Return the first line, the line containing "pan_height = 59.5", and every line between them, exactly as they stand.

========

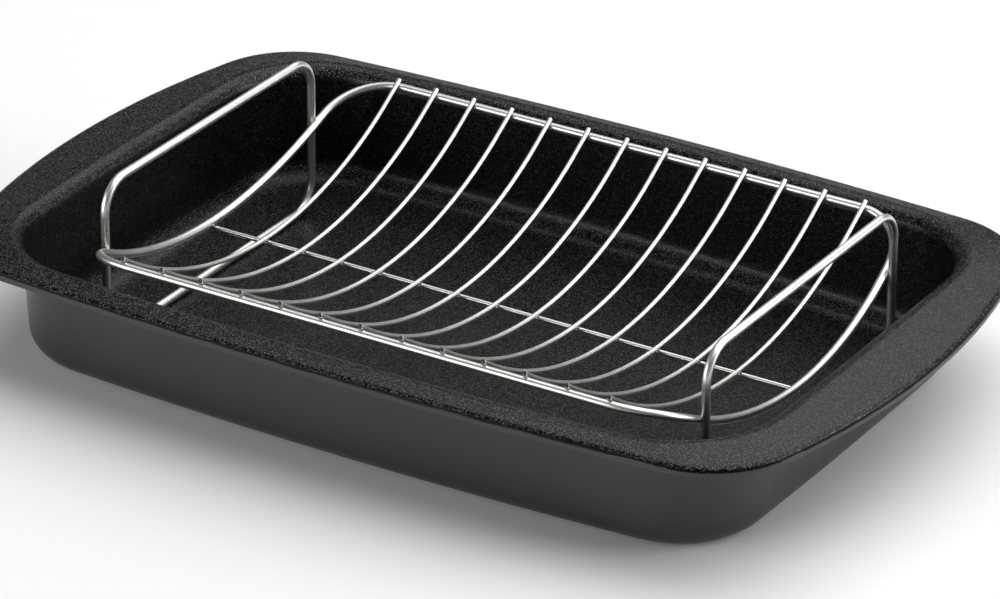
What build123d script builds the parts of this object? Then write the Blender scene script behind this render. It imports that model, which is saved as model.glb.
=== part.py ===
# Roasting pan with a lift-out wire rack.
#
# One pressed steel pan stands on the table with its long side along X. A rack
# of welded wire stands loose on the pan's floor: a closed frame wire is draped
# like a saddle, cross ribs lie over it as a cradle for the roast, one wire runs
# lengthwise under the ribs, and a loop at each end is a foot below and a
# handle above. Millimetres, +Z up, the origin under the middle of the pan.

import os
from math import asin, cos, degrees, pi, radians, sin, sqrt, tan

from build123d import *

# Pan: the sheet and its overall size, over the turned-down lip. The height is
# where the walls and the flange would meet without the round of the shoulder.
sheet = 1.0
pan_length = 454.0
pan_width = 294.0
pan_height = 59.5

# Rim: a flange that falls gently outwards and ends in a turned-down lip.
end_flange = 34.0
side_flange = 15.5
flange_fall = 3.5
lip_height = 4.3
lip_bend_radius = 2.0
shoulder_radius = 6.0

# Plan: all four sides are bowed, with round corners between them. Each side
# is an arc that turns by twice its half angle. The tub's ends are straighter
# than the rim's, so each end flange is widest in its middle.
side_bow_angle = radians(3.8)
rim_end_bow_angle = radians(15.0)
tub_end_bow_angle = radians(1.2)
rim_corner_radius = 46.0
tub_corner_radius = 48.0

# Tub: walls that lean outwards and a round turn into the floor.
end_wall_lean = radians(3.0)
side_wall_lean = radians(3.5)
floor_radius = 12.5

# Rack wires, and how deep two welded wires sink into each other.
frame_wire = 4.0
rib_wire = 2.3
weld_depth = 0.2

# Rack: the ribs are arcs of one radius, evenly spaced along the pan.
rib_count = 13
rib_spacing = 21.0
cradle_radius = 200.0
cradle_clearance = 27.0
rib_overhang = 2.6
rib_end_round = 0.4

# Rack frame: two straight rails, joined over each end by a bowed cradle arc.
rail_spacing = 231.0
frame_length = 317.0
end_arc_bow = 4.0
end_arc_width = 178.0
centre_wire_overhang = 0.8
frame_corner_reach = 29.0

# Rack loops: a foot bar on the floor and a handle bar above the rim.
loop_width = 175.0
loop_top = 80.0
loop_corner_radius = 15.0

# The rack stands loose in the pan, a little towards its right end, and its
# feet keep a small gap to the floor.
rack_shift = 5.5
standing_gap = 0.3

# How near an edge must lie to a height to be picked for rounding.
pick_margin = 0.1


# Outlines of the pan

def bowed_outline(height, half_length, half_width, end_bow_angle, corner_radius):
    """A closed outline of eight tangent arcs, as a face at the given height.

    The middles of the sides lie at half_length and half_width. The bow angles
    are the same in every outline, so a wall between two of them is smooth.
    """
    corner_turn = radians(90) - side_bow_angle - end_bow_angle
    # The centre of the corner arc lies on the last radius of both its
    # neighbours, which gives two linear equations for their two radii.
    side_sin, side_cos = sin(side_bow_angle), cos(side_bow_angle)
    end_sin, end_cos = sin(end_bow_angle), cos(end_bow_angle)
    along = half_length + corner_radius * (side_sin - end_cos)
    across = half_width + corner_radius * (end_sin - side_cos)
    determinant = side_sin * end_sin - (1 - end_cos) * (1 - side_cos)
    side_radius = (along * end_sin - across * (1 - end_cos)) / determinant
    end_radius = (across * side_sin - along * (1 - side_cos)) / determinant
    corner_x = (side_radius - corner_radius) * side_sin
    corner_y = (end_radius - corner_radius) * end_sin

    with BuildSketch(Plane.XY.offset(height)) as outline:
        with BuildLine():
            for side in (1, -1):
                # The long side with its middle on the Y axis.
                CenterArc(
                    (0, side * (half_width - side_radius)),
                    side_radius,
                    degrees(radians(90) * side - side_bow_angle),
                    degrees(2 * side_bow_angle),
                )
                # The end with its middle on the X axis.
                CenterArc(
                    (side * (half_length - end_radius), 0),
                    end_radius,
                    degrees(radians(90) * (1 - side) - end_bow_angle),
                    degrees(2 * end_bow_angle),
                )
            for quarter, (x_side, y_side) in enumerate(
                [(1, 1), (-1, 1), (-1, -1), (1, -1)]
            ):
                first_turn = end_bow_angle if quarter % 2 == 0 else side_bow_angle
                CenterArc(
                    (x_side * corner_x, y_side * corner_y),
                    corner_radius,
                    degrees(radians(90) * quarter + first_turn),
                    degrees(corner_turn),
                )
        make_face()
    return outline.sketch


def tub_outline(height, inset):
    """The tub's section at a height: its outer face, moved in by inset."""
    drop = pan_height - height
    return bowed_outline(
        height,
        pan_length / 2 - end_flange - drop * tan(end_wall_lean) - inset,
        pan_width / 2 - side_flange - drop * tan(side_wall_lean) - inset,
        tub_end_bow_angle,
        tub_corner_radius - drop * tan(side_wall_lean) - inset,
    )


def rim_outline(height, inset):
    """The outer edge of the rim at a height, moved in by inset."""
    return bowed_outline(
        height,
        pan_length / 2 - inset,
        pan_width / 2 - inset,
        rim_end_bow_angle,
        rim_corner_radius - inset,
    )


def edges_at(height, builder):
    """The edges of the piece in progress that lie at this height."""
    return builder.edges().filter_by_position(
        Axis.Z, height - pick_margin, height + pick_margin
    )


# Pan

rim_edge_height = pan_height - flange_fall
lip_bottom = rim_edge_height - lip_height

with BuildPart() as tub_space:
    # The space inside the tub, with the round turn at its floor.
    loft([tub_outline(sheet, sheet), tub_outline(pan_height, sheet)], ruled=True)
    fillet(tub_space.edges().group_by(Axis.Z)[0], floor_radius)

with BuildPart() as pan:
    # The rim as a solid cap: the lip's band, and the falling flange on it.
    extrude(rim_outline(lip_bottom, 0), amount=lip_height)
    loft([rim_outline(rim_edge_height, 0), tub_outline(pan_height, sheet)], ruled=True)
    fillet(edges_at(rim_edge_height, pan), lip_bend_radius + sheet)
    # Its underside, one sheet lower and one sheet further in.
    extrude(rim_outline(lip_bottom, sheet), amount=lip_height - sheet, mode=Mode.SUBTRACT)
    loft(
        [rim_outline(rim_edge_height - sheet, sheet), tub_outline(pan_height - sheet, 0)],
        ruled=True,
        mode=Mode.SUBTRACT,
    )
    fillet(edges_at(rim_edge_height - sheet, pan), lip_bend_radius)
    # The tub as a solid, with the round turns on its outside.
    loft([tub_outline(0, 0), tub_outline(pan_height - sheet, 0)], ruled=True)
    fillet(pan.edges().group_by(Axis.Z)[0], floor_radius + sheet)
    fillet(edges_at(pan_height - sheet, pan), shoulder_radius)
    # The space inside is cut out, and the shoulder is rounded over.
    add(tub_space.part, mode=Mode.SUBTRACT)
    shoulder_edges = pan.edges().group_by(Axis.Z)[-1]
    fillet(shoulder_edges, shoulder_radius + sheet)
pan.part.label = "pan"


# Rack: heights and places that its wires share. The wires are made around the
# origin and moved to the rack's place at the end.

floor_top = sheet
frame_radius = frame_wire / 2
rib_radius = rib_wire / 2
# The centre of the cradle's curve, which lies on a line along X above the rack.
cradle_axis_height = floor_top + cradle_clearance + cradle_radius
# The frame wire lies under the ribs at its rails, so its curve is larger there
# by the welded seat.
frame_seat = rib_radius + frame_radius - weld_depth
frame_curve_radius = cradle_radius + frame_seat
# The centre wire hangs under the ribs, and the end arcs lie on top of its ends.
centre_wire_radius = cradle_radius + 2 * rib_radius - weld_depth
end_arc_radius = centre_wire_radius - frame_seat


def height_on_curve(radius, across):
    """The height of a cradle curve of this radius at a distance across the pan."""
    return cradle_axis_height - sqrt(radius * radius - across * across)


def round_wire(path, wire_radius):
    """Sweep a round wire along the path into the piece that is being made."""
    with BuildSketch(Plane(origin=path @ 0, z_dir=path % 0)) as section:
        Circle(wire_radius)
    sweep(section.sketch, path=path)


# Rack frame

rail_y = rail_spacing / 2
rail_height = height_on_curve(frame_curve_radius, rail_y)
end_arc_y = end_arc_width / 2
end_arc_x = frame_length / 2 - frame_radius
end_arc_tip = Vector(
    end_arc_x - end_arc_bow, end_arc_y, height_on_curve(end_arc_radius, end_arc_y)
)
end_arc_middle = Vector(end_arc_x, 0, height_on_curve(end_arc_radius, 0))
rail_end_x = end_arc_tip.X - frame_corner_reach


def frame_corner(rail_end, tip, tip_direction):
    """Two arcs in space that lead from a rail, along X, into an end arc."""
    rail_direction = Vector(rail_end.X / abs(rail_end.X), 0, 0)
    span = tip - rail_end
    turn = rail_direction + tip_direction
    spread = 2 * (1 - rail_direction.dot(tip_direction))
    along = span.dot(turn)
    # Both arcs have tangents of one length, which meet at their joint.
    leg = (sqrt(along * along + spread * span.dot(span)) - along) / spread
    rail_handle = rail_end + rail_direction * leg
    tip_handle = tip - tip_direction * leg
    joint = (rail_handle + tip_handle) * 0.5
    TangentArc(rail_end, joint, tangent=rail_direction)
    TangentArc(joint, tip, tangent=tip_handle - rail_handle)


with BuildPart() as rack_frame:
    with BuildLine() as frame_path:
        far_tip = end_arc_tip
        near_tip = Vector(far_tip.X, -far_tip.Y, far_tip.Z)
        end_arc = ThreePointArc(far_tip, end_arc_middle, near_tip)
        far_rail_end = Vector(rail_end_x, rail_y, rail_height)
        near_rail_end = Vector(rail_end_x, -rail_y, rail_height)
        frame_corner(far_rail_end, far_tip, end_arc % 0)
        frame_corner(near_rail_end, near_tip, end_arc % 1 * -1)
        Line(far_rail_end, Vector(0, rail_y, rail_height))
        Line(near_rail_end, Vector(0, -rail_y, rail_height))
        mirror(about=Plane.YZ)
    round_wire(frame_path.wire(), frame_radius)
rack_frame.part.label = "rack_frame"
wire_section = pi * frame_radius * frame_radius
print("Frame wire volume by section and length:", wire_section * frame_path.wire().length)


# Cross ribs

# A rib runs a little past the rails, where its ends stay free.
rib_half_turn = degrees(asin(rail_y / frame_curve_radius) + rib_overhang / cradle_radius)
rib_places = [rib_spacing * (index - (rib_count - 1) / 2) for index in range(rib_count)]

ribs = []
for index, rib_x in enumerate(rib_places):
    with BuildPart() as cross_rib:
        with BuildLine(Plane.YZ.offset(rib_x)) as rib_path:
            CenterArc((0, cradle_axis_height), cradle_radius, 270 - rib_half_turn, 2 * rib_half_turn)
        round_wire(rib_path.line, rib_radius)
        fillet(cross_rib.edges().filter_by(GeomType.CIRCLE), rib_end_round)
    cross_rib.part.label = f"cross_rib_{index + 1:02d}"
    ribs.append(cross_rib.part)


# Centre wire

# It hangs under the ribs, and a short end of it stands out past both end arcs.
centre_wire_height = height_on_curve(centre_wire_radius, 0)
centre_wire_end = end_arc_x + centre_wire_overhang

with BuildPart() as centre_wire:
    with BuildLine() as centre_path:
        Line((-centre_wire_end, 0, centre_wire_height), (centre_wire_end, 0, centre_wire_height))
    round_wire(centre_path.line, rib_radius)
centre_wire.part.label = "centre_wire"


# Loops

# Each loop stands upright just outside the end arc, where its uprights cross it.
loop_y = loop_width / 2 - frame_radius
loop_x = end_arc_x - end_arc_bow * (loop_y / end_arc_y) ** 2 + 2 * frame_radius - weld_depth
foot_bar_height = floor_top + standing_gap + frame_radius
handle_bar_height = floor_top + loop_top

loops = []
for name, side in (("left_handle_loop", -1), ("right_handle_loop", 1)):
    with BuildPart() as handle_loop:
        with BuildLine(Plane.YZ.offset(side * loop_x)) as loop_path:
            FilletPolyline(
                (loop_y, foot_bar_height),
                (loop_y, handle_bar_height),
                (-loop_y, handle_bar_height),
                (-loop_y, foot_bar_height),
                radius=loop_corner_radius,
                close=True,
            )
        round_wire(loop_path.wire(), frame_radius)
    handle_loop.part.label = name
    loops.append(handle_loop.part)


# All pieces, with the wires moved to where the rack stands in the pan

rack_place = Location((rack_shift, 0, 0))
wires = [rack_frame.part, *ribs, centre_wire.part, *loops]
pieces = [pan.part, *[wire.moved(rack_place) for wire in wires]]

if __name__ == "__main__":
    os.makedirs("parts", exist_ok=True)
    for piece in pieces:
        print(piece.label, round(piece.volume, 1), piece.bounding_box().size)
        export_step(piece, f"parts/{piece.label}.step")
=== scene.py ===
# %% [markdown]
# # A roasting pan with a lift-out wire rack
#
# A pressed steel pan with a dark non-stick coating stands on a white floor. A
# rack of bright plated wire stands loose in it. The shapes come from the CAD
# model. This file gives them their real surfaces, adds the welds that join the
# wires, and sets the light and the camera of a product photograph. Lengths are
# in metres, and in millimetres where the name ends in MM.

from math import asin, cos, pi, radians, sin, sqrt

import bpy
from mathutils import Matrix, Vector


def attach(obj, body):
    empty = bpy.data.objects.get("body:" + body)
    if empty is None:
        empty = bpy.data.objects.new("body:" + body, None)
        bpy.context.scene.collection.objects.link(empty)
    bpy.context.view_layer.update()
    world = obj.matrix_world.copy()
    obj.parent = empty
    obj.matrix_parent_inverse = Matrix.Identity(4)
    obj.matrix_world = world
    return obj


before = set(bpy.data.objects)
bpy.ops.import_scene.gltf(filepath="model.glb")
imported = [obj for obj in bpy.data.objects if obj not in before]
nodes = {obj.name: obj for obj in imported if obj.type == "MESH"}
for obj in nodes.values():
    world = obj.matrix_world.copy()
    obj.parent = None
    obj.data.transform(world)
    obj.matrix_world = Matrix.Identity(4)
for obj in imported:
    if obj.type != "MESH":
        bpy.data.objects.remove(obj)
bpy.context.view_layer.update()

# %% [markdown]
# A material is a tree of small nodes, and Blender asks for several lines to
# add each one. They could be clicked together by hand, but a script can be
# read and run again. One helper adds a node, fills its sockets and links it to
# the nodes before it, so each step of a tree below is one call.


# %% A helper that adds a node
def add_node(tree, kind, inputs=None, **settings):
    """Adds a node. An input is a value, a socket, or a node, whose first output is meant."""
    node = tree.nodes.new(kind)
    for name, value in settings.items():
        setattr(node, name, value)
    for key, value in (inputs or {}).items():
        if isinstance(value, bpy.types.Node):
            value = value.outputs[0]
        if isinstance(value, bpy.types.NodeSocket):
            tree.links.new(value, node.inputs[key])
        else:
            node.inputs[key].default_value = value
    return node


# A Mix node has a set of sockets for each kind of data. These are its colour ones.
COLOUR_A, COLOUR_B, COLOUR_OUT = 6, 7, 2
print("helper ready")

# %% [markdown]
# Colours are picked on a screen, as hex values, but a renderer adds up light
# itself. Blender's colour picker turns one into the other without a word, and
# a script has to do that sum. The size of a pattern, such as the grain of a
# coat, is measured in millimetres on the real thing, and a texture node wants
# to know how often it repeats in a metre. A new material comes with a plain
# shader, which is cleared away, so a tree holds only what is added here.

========

## Written response
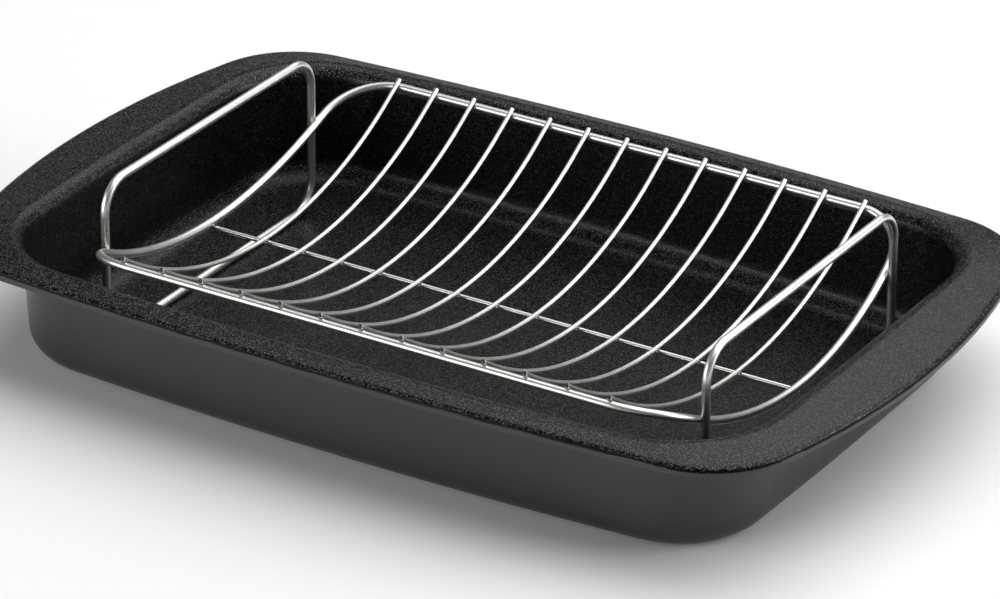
What build123d script builds the parts of this object? Then write the Blender scene script behind this render. It imports that model, which is saved as model.glb.
=== part.py ===
# Roasting pan with a lift-out wire rack.
#
# One pressed steel pan stands on the table with its long side along X. A rack
# of welded wire stands loose on the pan's floor: a closed frame wire is draped
# like a saddle, cross ribs lie over it as a cradle for the roast, one wire runs
# lengthwise under the ribs, and a loop at each end is a foot below and a
# handle above. Millimetres, +Z up, the origin under the middle of the pan.

import os
from math import asin, cos, degrees, pi, radians, sin, sqrt, tan

from build123d import *

# Pan: the sheet and its overall size, over the turned-down lip. The height is
# where the walls and the flange would meet without the round of the shoulder.
sheet = 1.0
pan_length = 454.0
pan_width = 294.0
pan_height = 59.5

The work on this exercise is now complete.